Monolingualism is certainly no crime, but I believe that militant monolingualism is.

Mary Cécile Penland de García, Boulder


Objection to private dam

Re: “Corps orders dam’s removal,” Aug. 22 news story.

Everyone should be alarmed and outraged by the cynical actions of Dr. Randall Lortscher and Kip Kochevar, owners of the private Topaz Mountain Ranch, who diverted a public stretch of Tarryall Creek onto their property and fenced off nearby public land. The issue transcends politics. What mindset and level of greed are required to brazenly move a rare public stretch of this stream, thereby making it inaccessible to families and people whose taxes support the care of the Pike National Forest? Call it what it is: stealing. Prosecution of this theft would send a message and help preserve people’s rights to enjoy Colorado’s public land, a heritage and tradition worth protecting.

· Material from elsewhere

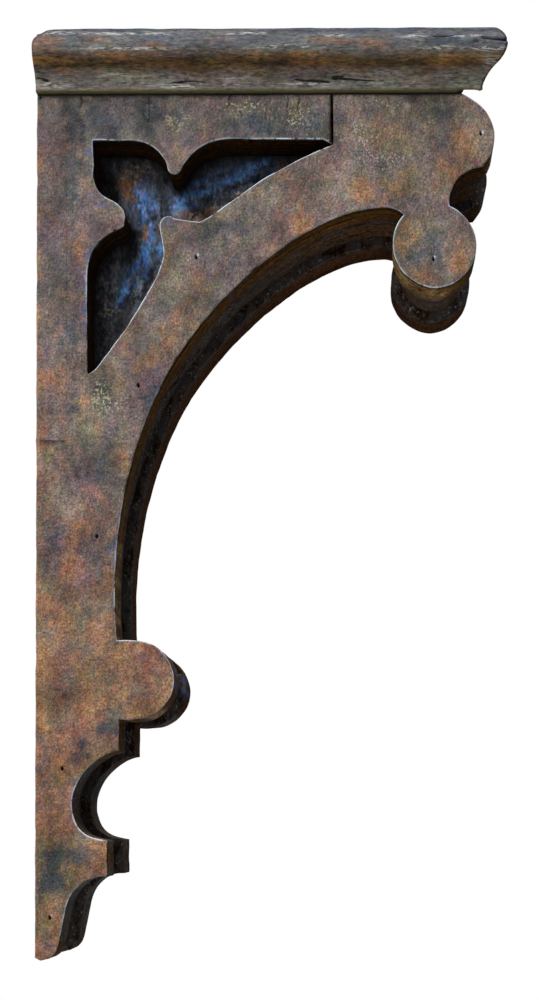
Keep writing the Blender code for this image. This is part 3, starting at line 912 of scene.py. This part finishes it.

David Shults, Colorado Springs


Denver homelessness

Re: “Tough love needed with panhandlers,” Aug. 24 editorial.

In your editorial advocating “tough love” for the Denver homeless, you mention that they collect $4.6 million a year in handouts. According to Mayor John Hickenlooper’s 10-year plan to end homelessness, there are approximately 4,700 homeless people in Denver. The math works out to about $980 per homeless person per year. That could be tough to live on for most of us.

It seems premature to be calling for a redirection of money before the mayor’s program is implemented. What are these people to do in the meantime?